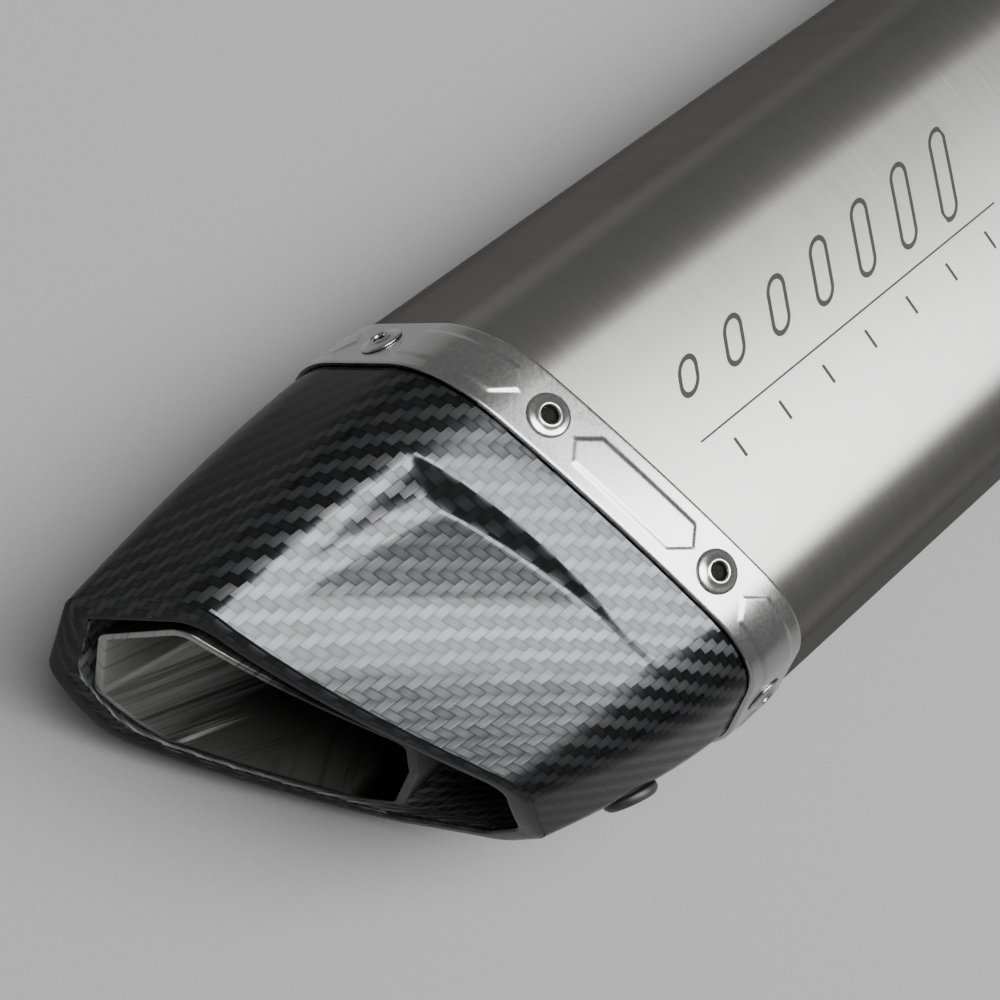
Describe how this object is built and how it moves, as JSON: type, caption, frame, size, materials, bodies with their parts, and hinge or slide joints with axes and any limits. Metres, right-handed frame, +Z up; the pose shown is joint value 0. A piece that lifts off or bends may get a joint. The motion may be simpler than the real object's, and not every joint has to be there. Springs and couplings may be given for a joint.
{
  "type": "motorcycle slip-on silencer",
  "caption": "Hexagonal brushed-titanium slip-on silencer with riveted end bands, a slash-cut carbon end cap, steel liner, rubber bung, removable baffle, hanger strap and inlet socket.",
  "frame": {"origin": "centre of the inlet face, on the axis of the inlet bore", "axes": "+Y out of the inlet along the silencer's axis, the outlet towards -Y; +Z up with the silencer lying on one flat, so the flats face +Z and -Z and the noses +X and -X"},
  "size_m": [0.1649, 0.4725, 0.1034],
  "materials": {
    "titanium": "brushed",
    "carbon": "clear-coated twill",
    "liner_steel": "brushed, scratched",
    "inner_steel": "mill finish",
    "band_steel": "satin",
    "rivet_steel": "satin",
    "stem_steel": "dull",
    "wool": "matted",
    "glass_fibre": "matted",
    "cap_steel": "satin",
    "rubber": "matt",
    "screw_steel": "bright",
    "strap_steel": "satin"
  },
  "bodies": {
    "silencer": {"sleeve": "titanium", "end_cap": "carbon", "outlet_liner": "liner_steel", "outlet_bulkhead": "inner_steel", "baffle_holder": "inner_steel", "outlet_band": "band_steel", "outlet_rivets": "rivet_steel", "outlet_rivet_stems": "stem_steel", "core_tube": "inner_steel", "steel_wool": "wool", "packing": "glass_fibre", "inlet_bulkhead": "inner_steel", "inlet_cap": "cap_steel", "inlet_band": "band_steel", "inlet_rivets": "rivet_steel", "inlet_rivet_stems": "stem_steel", "inlet_tube": "cap_steel", "spring_hooks": "cap_steel"},
    "bung": {"rubber_bung": "rubber"},
    "baffle": {"baffle": "inner_steel"},
    "screw": {"baffle_screw": "screw_steel"},
    "hanger": {"strap": "strap_steel", "strap_rubber": "rubber", "strap_bolt": "screw_steel", "strap_nut": "screw_steel", "strap_washers": "screw_steel", "hanger_bush": "screw_steel"}
  },
  "joints": [
    {"name": "bung_pull", "type": "slide", "parent": "silencer", "child": "bung", "axis": [0.9748, -0.2232, 0], "range_m": [0, 0.02]},
    {"name": "screw_back_out", "type": "slide", "parent": "silencer", "child": "screw", "axis": [1, 0, 0], "range_m": [0, 0.008]},
    {"name": "baffle_draw", "type": "slide", "parent": "silencer", "child": "baffle", "axis": [0, -1, 0], "range_m": [0, 0.175]},
    {"name": "strap_shift", "type": "slide", "parent": "silencer", "child": "hanger", "axis": [0, 1, 0], "range_m": [-0.12, 0.035]}
  ]
}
◇ ◇ ◇ ◇ ◇
### Work to complete:
From the data above, extract every line in its exact form.

### Response to the exercise:
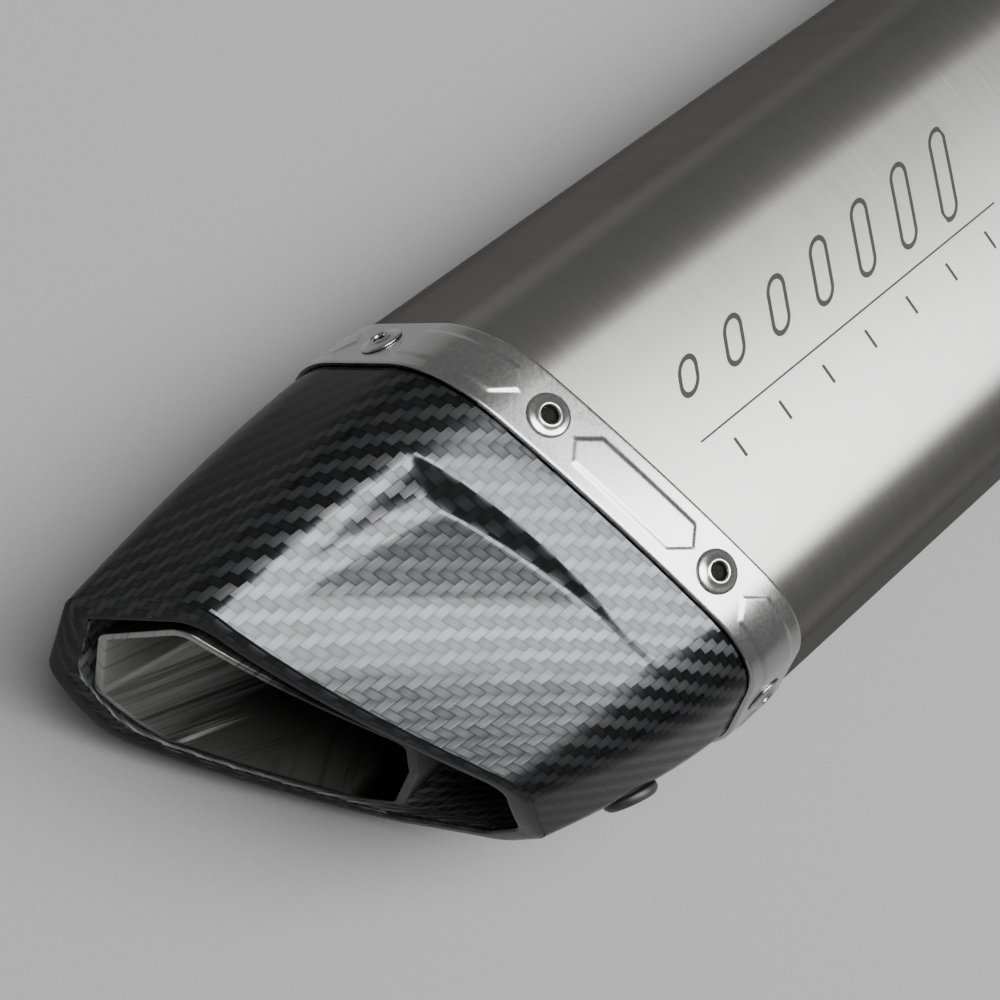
Describe how this object is built and how it moves, as JSON: type, caption, frame, size, materials, bodies with their parts, and hinge or slide joints with axes and any limits. Metres, right-handed frame, +Z up; the pose shown is joint value 0. A piece that lifts off or bends may get a joint. The motion may be simpler than the real object's, and not every joint has to be there. Springs and couplings may be given for a joint.
{
  "type": "motorcycle slip-on silencer",
  "caption": "Hexagonal brushed-titanium slip-on silencer with riveted end bands, a slash-cut carbon end cap, steel liner, rubber bung, removable baffle, hanger strap and inlet socket.",
  "frame": {"origin": "centre of the inlet face, on the axis of the inlet bore", "axes": "+Y out of the inlet along the silencer's axis, the outlet towards -Y; +Z up with the silencer lying on one flat, so the flats face +Z and -Z and the noses +X and -X"},
  "size_m": [0.1649, 0.4725, 0.1034],
  "materials": {
    "titanium": "brushed",
    "carbon": "clear-coated twill",
    "liner_steel": "brushed, scratched",
    "inner_steel": "mill finish",
    "band_steel": "satin",
    "rivet_steel": "satin",
    "stem_steel": "dull",
    "wool": "matted",
    "glass_fibre": "matted",
    "cap_steel": "satin",
    "rubber": "matt",
    "screw_steel": "bright",
    "strap_steel": "satin"
  },
  "bodies": {
    "silencer": {"sleeve": "titanium", "end_cap": "carbon", "outlet_liner": "liner_steel", "outlet_bulkhead": "inner_steel", "baffle_holder": "inner_steel", "outlet_band": "band_steel", "outlet_rivets": "rivet_steel", "outlet_rivet_stems": "stem_steel", "core_tube": "inner_steel", "steel_wool": "wool", "packing": "glass_fibre", "inlet_bulkhead": "inner_steel", "inlet_cap": "cap_steel", "inlet_band": "band_steel", "inlet_rivets": "rivet_steel", "inlet_rivet_stems": "stem_steel", "inlet_tube": "cap_steel", "spring_hooks": "cap_steel"},
    "bung": {"rubber_bung": "rubber"},
    "baffle": {"baffle": "inner_steel"},
    "screw": {"baffle_screw": "screw_steel"},
    "hanger": {"strap": "strap_steel", "strap_rubber": "rubber", "strap_bolt": "screw_steel", "strap_nut": "screw_steel", "strap_washers": "screw_steel", "hanger_bush": "screw_steel"}
  },
  "joints": [
    {"name": "bung_pull", "type": "slide", "parent": "silencer", "child": "bung", "axis": [0.9748, -0.2232, 0], "range_m": [0, 0.02]},
    {"name": "screw_back_out", "type": "slide", "parent": "silencer", "child": "screw", "axis": [1, 0, 0], "range_m": [0, 0.008]},
    {"name": "baffle_draw", "type": "slide", "parent": "silencer", "child": "baffle", "axis": [0, -1, 0], "range_m": [0, 0.175]},
    {"name": "strap_shift", "type": "slide", "parent": "silencer", "child": "hanger", "axis": [0, 1, 0], "range_m": [-0.12, 0.035]}
  ]
}